FRANKFURT (Bloomberg) -- Porsche AG will probably succeed in convincing preferred shareholders to support a 5 billion-euro ($6.9 billion) stock sale because the deal may offer the chance to buy into Volkswagen AG at a discount, investors said.
Porsche says the proposed share sale is a “key precondition” for a merger with VW by helping the sports-car maker reduce debt.
Porsche aims to complete the capital increase by May 30, 2011, CFO Hans Dieter Poetsch said.
The deadline would be extended until Aug. 30 should U.S. lawsuits against the carmaker result in a delay.
“Porsche SE's liabilities will be reduced considerably through the capital increase,” Poetsch said. “Porsche believes it's well on its way to set new records in terms of unit sales, revenue and profits in the medium term.”
Porsche's shareholders were voting today at an extraordinary meeting on whether to approve raising the funds, half of which would come from the Porsche and Piech families, who control the common shares.
The proposal needs the approval of 75 percent of both common and preferred shareholders present at the meeting in order to pass.
Porsche is in the process of merging with Volkswagen, Europe's largest carmaker. Porsche's preferred shares have risen 28 percent this year, while Volkswagen's preferred stock has surged 90 percent.
“Porsche preferred shares are the cheapest way to get a slice of a joint company,” said Juergen Meyer, who oversees about 1 billion euros at SEB Asset Management in Frankfurt, including more than 1.4 million Porsche shares. “If Porsche doesn't get the money, they'd have to sell their extremely profitable car business or their holdings in VW, and that can't be in the interest of its investors.”
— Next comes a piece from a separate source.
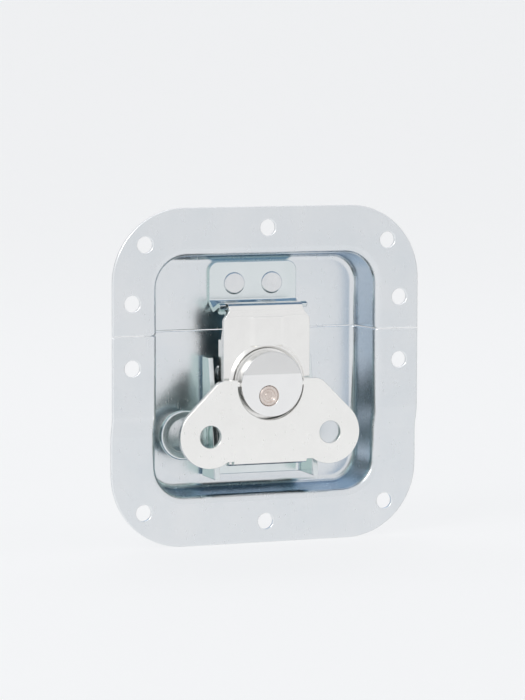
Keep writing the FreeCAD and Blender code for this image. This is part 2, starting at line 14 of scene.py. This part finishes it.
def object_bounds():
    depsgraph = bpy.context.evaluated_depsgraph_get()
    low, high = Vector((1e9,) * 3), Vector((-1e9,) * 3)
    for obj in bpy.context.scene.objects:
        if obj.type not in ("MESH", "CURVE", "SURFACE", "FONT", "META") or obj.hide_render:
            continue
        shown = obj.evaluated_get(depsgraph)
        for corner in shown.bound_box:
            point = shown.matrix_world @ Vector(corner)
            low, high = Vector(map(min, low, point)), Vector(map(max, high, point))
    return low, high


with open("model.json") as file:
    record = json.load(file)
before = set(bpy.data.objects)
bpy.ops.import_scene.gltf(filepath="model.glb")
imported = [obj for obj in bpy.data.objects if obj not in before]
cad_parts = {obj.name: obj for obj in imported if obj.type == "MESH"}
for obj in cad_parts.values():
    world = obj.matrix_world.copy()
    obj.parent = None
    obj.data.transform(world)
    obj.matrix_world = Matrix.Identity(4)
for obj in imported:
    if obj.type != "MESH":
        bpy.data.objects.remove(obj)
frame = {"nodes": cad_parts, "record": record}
cad_low, cad_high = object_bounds()
print("pieces:", sorted(frame["nodes"]))
print("CAD box, mm:", [round(v * 1000, 1) for v in (*cad_low, *cad_high)])

# %% [markdown]
# ## Camera
# A long lens from the left and a little above. The place and the focal length
# were worked out from the rivet holes, whose spacing is known, so the render and
# the photograph lie over each other.

# %% Camera
scene = bpy.context.scene
scene.view_settings.view_transform = "Standard"
CAMERA_PLACE = (-0.37113, -0.95571, 0.09312)
CAMERA_TARGET = (-0.00184, -0.0012, -0.00569)
CAMERA_ROLL = 0.12
FOCAL_LENGTH = 164.4
SENSOR_WIDTH = 36.0


def aim(place, target, roll_degrees=0.0):
    """A matrix at place whose -Z looks at target, rolled about that line."""
    back = (Vector(place) - Vector(target)).normalized()
    right = Vector((0, 0, 1)).cross(back).normalized()
    up = back.cross(right)
    turn = Matrix.Rotation(math.radians(roll_degrees), 4, "Z")
    basis = Matrix((right, up, back)).transposed().to_4x4()
    return Matrix.Translation(place) @ basis @ turn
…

The sports-car maker needs the money to help pay back a 2.5 billion-euro bank loan expiring on June 30.
Porscheand VW agreed to merge in August 2009 after Porsche racked up more than 10 billion euros of debt in an unsuccessful attempt to gain control of VW. Volkswagen now holds 49.9 percent of Porsche's car-making operations.
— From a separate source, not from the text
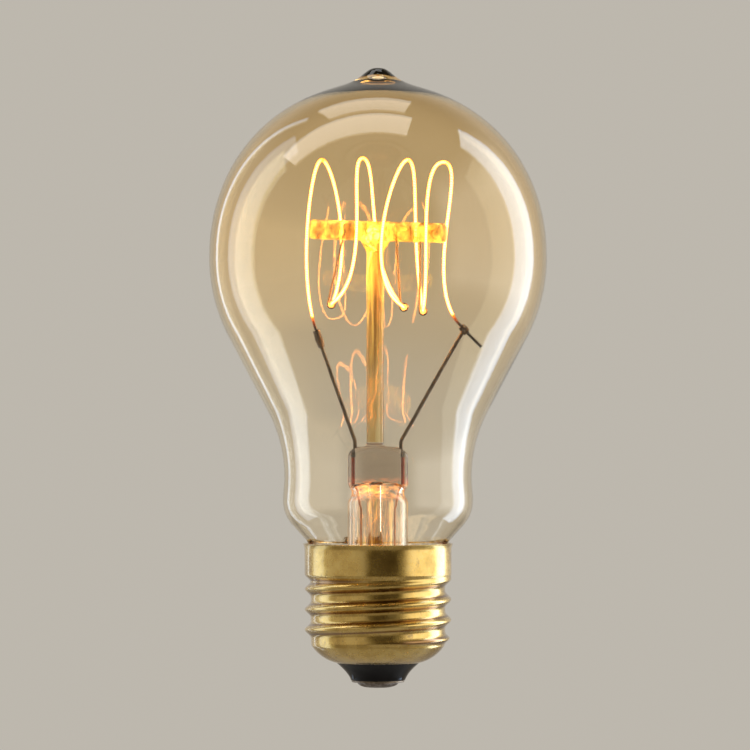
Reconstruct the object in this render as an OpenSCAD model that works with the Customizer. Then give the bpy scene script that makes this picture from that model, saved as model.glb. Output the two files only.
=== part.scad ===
// Filament bulb with an E27 screw cap, a drawn tip and a four-loop filament.
// Millimetres. The origin is the bottom of the centre contact, +Z runs up the axis to the tip,
// and the front is the side that faces -Y.

/* [Envelope] */
// Largest diameter of the glass
bulb_d = 60; // [52:0.5:64]
// Height from the centre contact to the tip
total_h = 110; // [107:0.5:132]
// Height of the dome above the widest point, tip left out
dome_rise = 31; // [29:0.1:33]
// Outer diameter at the top of the neck
neck_d = 33.3; // [31.5:0.1:35]
// Extra radius at the foot of the neck
neck_swell = 0.25; // [0:0.05:0.5]
// Length of the upright part of the neck
neck_l = 4.1; // [3:0.1:6]
// Radius of the blend from the neck to the bulb
neck_blend = 25; // [12:0.5:28]
// Radius of the turn from the neck in to the cap
neck_turn = 6.5; // [4:0.1:7.5]
// Angle from upright at which the neck enters the cap
neck_lean = 42; // [36:1:48]
// Wall thickness of all blown glass
glass_t = 0.7; // [0.5:0.05:0.9]
// Height of the drawn tip above the dome
tip_h = 2.8; // [1.5:0.1:3.5]
// Radius of the drawn tip at half its height
tip_r = 3.15; // [2.6:0.05:4]

/* [Cap] */
// Diameter over the crests of the thread
thread_d = 26.05; // [24.5:0.05:27.5]
// Depth of the thread, on the radius
thread_depth = 1.075; // [0.7:0.025:1.2]
// Pitch of the thread
thread_pitch = 3.629; // [3.2:0.001:4.2]
// How far the plain skirt stands proud of the crests, on the radius
skirt_step = 0.05; // [0:0.01:0.2]
// Height of the rim above the centre contact
cap_h = 25.6; // [24.5:0.1:27]
// Length of the plain skirt
skirt_l = 5.4; // [4:0.1:7]
// Outward flare of the rim, on the radius
rim_flare = 0.3; // [0:0.05:0.5]
// Sheet thickness of the shell
shell_t = 0.3; // [0.2:0.02:0.4]
// Radius of the shoulder under the thread
shoulder_r = 7.2; // [6.6:0.1:7.8]
// Diameter of the opening at the bottom of the shell
lip_d = 14.9; // [13:0.1:16]
// Height of the opening above the centre contact
lip_z = 4.4; // [4:0.1:5]

/* [Contact] */
// Diameter of the contact plate
plate_d = 9.4; // [8:0.1:10.5]
// Thickness of the contact plate
plate_t = 0.3; // [0.2:0.05:0.5]
// Height of the solder bead under the plate
bead_h = 0.95; // [0.6:0.05:1.2]
// Distance from the edge of the plate in to the solder bead
bead_in = 0.9; // [0.5:0.05:1.5]
// Diameter of the flat at the bottom of the bead
bead_flat_d = 3; // [2:0.1:4]

/* [Stem] */
// Outer diameter of the stem tube
stem_d = 10.8; // [10:0.1:11.6]
// Height of the stem tube, from the seal to the start of the press
stem_l = 13; // [11:0.1:15]
// Length of the press, from the tube to its domed top
press_l = 10.3; // [9.6:0.1:12]
// Width of the press
press_w = 10.7; // [10.2:0.1:11.4]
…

“I don't think the families will have any problem getting the level of acceptance that they want,” said Pierre-Alexis Dumont, a fund manager at OFI Asset Management in Paris, which oversees about $1.23 billion in stocks, including about 380,000 Porsche shares. “Most people who are invested in Porsche right now knew there'd be a share offering. They're most interested in the value creation from the merger with Volkswagen and the end of the discount of their holdings.”
The combination, scheduled for completion in the second half of 2011, may stall until the resolution of tax-related issues in Germany and U.S. lawsuits, VW CEO Martin Winterkorn, who also runs Porsche's holding company, said last month.
U.S.-based short sellers of VW stock have sued Porsche, claiming the carmaker secretly piled up VW shares and later caused them to lose more than $1 billion. A U.S. court will determine in January whether the case may proceed.
“I'm not going to touch the shares again until the uncertainties regarding the capital increase and the lawsuits have been dispelled,” said Stephan Thomas, a fund manager at Frankfurt Trust, which manages about 16 billion euros. “The holders of preferred shares are being made to pay for the integration process.”
Broad approval will depend on a fair price for the offering and the extent to which it will enable Porsche to repay debt, said Dumont, adding that a price between 45 euros and 55 euros would be justified, depending on the outcome of U.S. litigation. That would be as much as 24 percent less than Porsche's share price yesterday.
“It doesn't help shareholders if it's done at a sharp discount to the intrinsic value of the business,” he said.